'We want to find those niches': Hutch says strata just the start
Sydney-based Hutch Underwriting plans to build a suite of products on Sunrise Exchange, with construction to be added after its residential strata offer was launched last week.
The Hutch strata offer is focused on “the volume end of the market” up to $10 million building sum insured, with liability limits up to $30 million for residential, with up to 20% commercial. It also offers body corporates protection from cybercrime and is the only strata product on the Sunrise platform.
“It’s great to see brokers putting risks through the system on our first day, after six months of building the system,” said founder and CEO Robin Johnson, who was formerly local CEO at Axa XL.
Mr Johnson tells insuranceNEWS.com.au strata is a market with “great fundamentals” fuelled by demographics and planning growth, and is “just ripe for a new player”.
“It’s a market that’s almost doubled in size in the last six years, driven by construction, inflation and rate, and that will continue to grow indefinitely as cities are only going to get denser. At the same time, you’ve seen a bunch of insurers withdraw from the market leaving almost no independent players.
“We felt we could come in and use our independence to offer something different.”
AIG announced it would withdraw from strata in December, and three other major insurers did so since 2015, according to research last month by Macquarie, which says CHU has been one of the main beneficiaries of market consolidation.
Hutch was co-founded by Chief Underwriting Officer Dominique Vagi. Strata Underwriting Manager Melodi Emadi joined last Hutch month. She formerly held positions at Longitude Insurance and Hollard.
Mr Johnson has a background in technology and says Hutch is bringing process improvements and is aiming for 90% automation, allowing brokers to quote and bind within four minutes.
Unlike a typical “very manual” MGA, Hutch has invested significantly in technology, integrating third party data sources including geocoding and real time perils data to be able to automate underwriting.
“Brokers tell me is that it’s actually quite hard to get quotes, even from the big strata players, just because everybody seems to be overwhelmed with volume. Your average premium is only $3000-4000 and there’s hundreds of thousands.
“So being able to cope with that volume requires either a lot of staff or some really good tech. We’ve gone for that latter one. With a four-minute turnaround, we should improve service for them.”
The strata market size was $1.4 billion last year excluding commercial property, and Macquarie forecasts this will grow 22% over the next two years. At around 15% the size of the Australian home insurance market, it is one of Australia’s largest insurance products.
Macquarie says 84% of GWP related to residential risks in the year to June and estimates strata makes up 2.7% of QBE’s Group GWP, and around 1.1% at IAG and 0.5% at Suncorp.

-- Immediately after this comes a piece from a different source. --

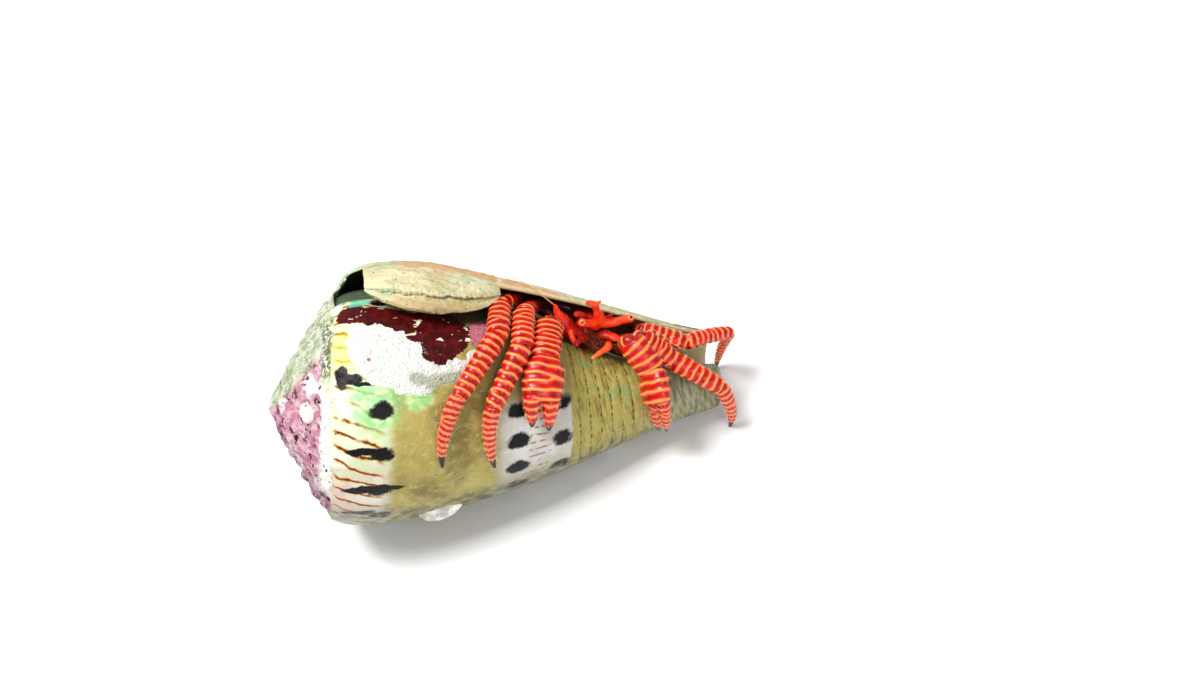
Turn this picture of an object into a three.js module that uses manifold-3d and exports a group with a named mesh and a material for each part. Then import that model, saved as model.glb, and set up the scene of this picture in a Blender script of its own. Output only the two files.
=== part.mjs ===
// A striped hermit crab at life size, looking out of the worn cone shell that it lives in.
// Millimetres, +Z up, +X from the shell's pointed top (its apex) toward its narrow front end.
// The origin lies on the floor, on the flat that the shell's widest turn rests on.
import * as THREE from "three";
import { LoftGeometry } from "three/addons/geometries/LoftGeometry.js";
import { ParametricGeometry } from "three/addons/geometries/ParametricGeometry.js";
import { mergeVertices } from "three/addons/utils/BufferGeometryUtils.js";
import Module from "manifold-3d";

const wasm = await Module();
wasm.setup();
const { degToRad, lerp, smoothstep } = THREE.MathUtils;

// ---------------------------------------------------------------- the shell's sizes
// Places on the shell: "along" is the distance from the apex down the axis, "angle" goes round the
// axis (0 up, 90 to the front), "radius" is out from the axis, and "turn" counts from the lip inward.
const SHELL_PITCH = 15.5; // the axis dips toward the narrow end, as a cone lies on a floor
const APEX_TO_ORIGIN = 34; // level distance from the apex to the origin
const REST_DEPTH = 0.5; // how deep the rest flats are worn into what touches the floor
const LIP_ANGLE = -14;
const SHOULDER = { along: 12.6, radius: 19.55 };
const SIDE = [ // the lip's outline, from the shoulder to the narrow end: [along, radius]
  [SHOULDER.along, SHOULDER.radius], [15, 20.6], [20, 21], [26, 20.3], [32, 18.6], [38, 16.95],
  [44, 15.1], [50, 13], [56, 10.85], [62, 8.75], [68.4, 7],
];
const NARROW_END = SIDE.at(-1)[0];
const GROWTH = 1.232; // how much wider the spiral gets in one turn, at the shoulder
const FRONT_GROWTH = 0.356; // what the narrow end adds to that
const SHOULDER_LEAN = { size: 1.8, angle: -44 }; // the shoulder's level dips opposite this angle
const ROOF_CURVE = 1.25; // above 1, the spire's side swells a little
const CORE_THINNING = 0.62; // the turn inside the mouth is worn thin toward the narrow end
const WALL = 0.9;
const CHANNEL_END_TURN = 0.78;
const NOTCH = { from: 9.5, to: 15.3, turn: 0.05 }; // the lip's step back under the shoulder
const PLATE = { from: 15, to: 34.2, turn: 0.05, reach: 17.5, edgeAngle: -10, thick: 1.7 };
const GAP = 0.3; // between neighbouring solids
const JOINT_ROOM = 0.7; // what a bend of a right angle adds to a limb piece's setback

// ---------------------------------------------------------------- the crab's sizes
const BODY_CENTRE = 49.8; // where the crab's midline crosses the mouth, along the shell
const SHIELD = { halfWidth: 3.1, length: 0.11 }; // length in turns of the shell
const LEG = { width: 3.0, thick: 2.5 };
const FAR_LEG = { width: 2.6, thick: 2.2 };
const UPPER_ARM = { width: 2.9, thick: 2.5 };
const ARM = { width: 4.3, thick: 3.0 };
const PALM = { width: 6.2, thick: 3.6 };
const FINGER = { width: 2.7, thick: 2.2 };
const SOCKET = { width: FINGER.width + 0.8, thick: FINGER.thick + 1.4 }; // room for the finger
const EYESTALK = { radius: 0.62, eye: 0.66 };
const FEELER_RADIUS = 0.27;

// How thick a limb's pieces are along their length: [place from 0 to 1, share of the full size].
const MERUS = [[0, 0.5], [0.12, 0.62], [0.6, 0.7], [0.92, 0.84], [1, 0.55]];
const CARPUS = [[0, 0.6], [0.1, 0.96], [0.45, 1.04], [0.85, 1.02], [1, 0.62]];
const PROPODUS = [[0, 0.62], [0.08, 1.04], [0.4, 1.02], [0.8, 0.93], [0.95, 0.82], [1, 0.55]];
const DACTYL = [[0, 0.5], [0.07, 0.76], [0.35, 0.7], [0.65, 0.52], [0.87, 0.32], [1, 0.17]];
const HAND = [[0, 0.45], [0.07, 0.76], [0.3, 0.96], [0.62, 1], [0.9, 0.92], [1, 0.72]];
const CLAW_FINGER = [[0, 0.72], [0.15, 0.98], [0.5, 0.8], [0.8, 0.5], [1, 0.2]];

// Each limb runs through its joints: [along, angle, radius] on the shell, from the body outward.
// The upper piece, the merus, curves toward its bend place, and the last one, the dactyl, bows
// outward and sideways.
const WALKING_LEGS = {
  right_2: { size: LEG, bend: [42, -36, 13.8], dactylBow: [0.6, -0.7],
    joints: [[46.2, -28, 11.9], [37.7, -2, 15.3], [36.4, 23, 16.3], [31.4, 51.9, 17.2], [31.6, 87, 16.3]] },
  right_3: { size: LEG, bend: [41, -53, 15.2], dactylBow: [0.6, -0.9],
    joints: [[45.5, -48, 12], [34.5, -9, 15.6], [33.1, 16.5, 16.7], [26.6, 45.8, 18.2], [23.9, 79.5, 17.8]] },
  left_2: { size: LEG, bend: [54.6, -8, 8], dactylBow: [0.6, 0.8],
    joints: [[54.1, -22, 6.2], [55.2, 10, 11.2], [60, 26, 8], [67.1, 59.5, 8.1], [70.2, 134, 8.5]] },
  left_3: { size: FAR_LEG, bend: [55.8, -28, 8.4], dactylBow: [0.7, 0],
    joints: [[55.6, -46, 8.2], [56.1, -6, 9.7], [62.4, 8.5, 8.5], [70.8, -22, 6.7], [71.1, -131, 8.9]] },
};
const CLAW_LEGS = {
  right: { joints: [[46.5, -12, 9.3], [41.3, 2, 13.8], [39.6, 29, 15.3]], bend: [43.6, -6, 11], roll: 0,
    knuckle: [38.4, 51.3, 16.2], fixed: [[36.9, 50, 16.3], [37.1, 66, 15.2]],
    moving: [[40, 52.4, 15.7], [39.6, 70.2, 14.6]] },
  left: { joints: [[52.8, -8, 5.8], [53, 15, 12], [56.2, 38, 10.2]], bend: [52.8, 6, 8.6], roll: 68,
    knuckle: [56.4, 64, 11.3], fixed: [[56.3, 66, 9.9], [57.7, 104, 9.2]],
    moving: [[57, 62, 12], [58.5, 95, 10.5]] },
};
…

The rate environment is very different from what it was a decade ago, Mr Johnson says, with rates going up double digit most years and the average rate in the market now “pretty attractive”. Hutch Head of Actuarial Tom Ko, former Pricing Director at RSA UK, is spearheading an “ambitious” data strategy, he says.
“We’re building self-learning pricing optimization algorithms to capitalize on the wealth of data coming through the platform.” Mr Johnson said. “It’s how we use that data that’s going to predict our long-term results”.
The team also plans its roll out of more products on Sunrise soon, starting with construction sometime next year.
“Then we’ll just keep expanding. We want to find those niches where brokers are underserved,” he said.